Starts:
Thursday, September 22nd
4:30pm-6:00pm EDT
Category:
Topical Workshop
Tracks:
Specific Pain Conditions/Pain in Specific Populations
Room
713 B
From Pavlov to Pain Associative Learning and Extinction of Visceral Pain-Related Fear in Health and Patients with Chronic Visceral Pain
The importance of pain-related learning and memory processes in the pathophysiology and treatment of chronic pain is increasingly recognized. This is not only based on growing evidence that learning and extinction are altered in different pain conditions. It is also conceptually driven by the unique biological salience of pain, which may be especially pronounced for visceral pain.
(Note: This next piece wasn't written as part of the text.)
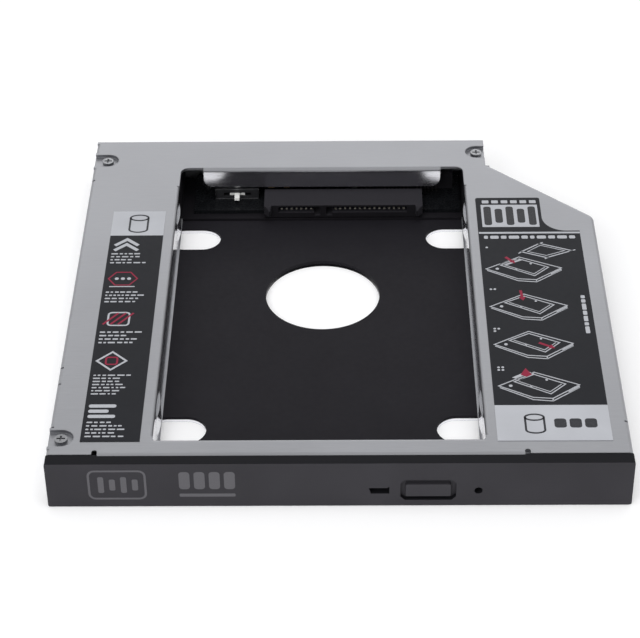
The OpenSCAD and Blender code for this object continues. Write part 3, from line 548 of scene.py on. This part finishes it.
@dataclass(frozen=True)
class MouldedPlastic:
    """Moulded plastic with a fine spark-eroded texture, with painted shade by facing where upper
    is given.
    """

    tone: Colour
    roughness: float = 0.5
    specular: float = 0.3
    texture: float = 0.000012
    cells: float = 5200.0
    edge: float = 0.0002
    # Colour of the faces that don't face the front; its difference from tone is painted shade by
    # facing.
    upper: Colour | None = None

    def material(self, name: str) -> bpy.types.Material:
        """Build the material.

        Args:
            name: Name of the material.

        Returns:
            The finished material.
        """
        graph = NodeGraph(name)
        flow = graph.noise(60.0, 3.0)
        pits = graph.noise(self.cells, 2.0)
        colour = graph.blend(graph.span(flow, 0, 0.3, 0.7), shade(self.tone, 0.9),
                             shade(self.tone, 1.1))
        graph.set(Specular_IOR_Level=self.specular)
        # Colour and specular by facing, as painted shade: front faces take tone, all others take
        # upper.
        if self.upper:
            facing = graph.add("ShaderNodeSeparateXYZ")
            graph.join(graph.add("ShaderNodeNewGeometry"), "True Normal", facing, 0)
            front = graph.span(facing, "Y", -0.9, -0.6, 1.0, 0.0)
            colour = graph.blend(front, self.upper, colour)
            graph.join(graph.span(front, 0, 0.0, 1.0, 0.04, self.specular), 0,
                       graph.shader, "Specular IOR Level")
        graph.join(colour, 2, graph.shader, "Base Color")
        graph.join(graph.span(pits, 0, 0.3, 0.7, self.roughness - 0.06, self.roughness + 0.06),
                   0, graph.shader, "Roughness")
        graph.relief(pits, 0, 0.5, self.texture, self.edge)
        return graph.material


@dataclass(frozen=True)
class PrintedFilm:
    """Smooth label film with the faint waviness of its glue."""

    tone: Colour
    roughness: float = 0.42
    specular: float = 0.25
    metal: float = 0.0

    def material(self, name: str) -> bpy.types.Material:
        """Build the material.

        Args:
            name: Name of the material.

        Returns:
            The finished material.
        """
        graph = NodeGraph(name)
        cloud = graph.noise(90.0, 3.0)
        wave = graph.noise(700.0, 2.0)
        colour = graph.blend(graph.span(cloud, 0, 0.3, 0.7), shade(self.tone, 0.94),
                             shade(self.tone, 1.06))
        graph.join(colour, 2, graph.shader, "Base Color")
        graph.join(graph.span(wave, 0, 0.3, 0.7, self.roughness - 0.04, self.roughness + 0.04),
                   0, graph.shader, "Roughness")
        graph.set(Specular_IOR_Level=self.specular, Metallic=self.metal)
        graph.relief(wave, 0, 0.2, 0.00001)
        return graph.material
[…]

Associative learning and extinction, as studied using Pavlovian fear conditioning as a translational model in the neurosciences, represent fundamental adaptive responses aimed at self-protection. Conditioned pain-related fear is an essential component of this response. In patients with chronic pain, pain-related fear may become maladaptive, drive avoidance behaviors and contribute to hypervigilance and hyperalgesia. However, visceral pain-related extinction processes and their underlying neural circuitry remain uncharted research territory. This talk will address behavioral and neural mechanisms of visceral pain-related extinction learning in healthy volunteers and patients with irritable bowel syndrome. New data suggesting preferential learning for the visceral modality and impaired extinction of maladaptive visceral pain-related fear and safety responses call for an extension of the fear-avoidance model of pain. The idea of “interoceptive conditioning” will be introduced, along with innovative experimental paradigms modelling different aspects of the clinical reality of patients.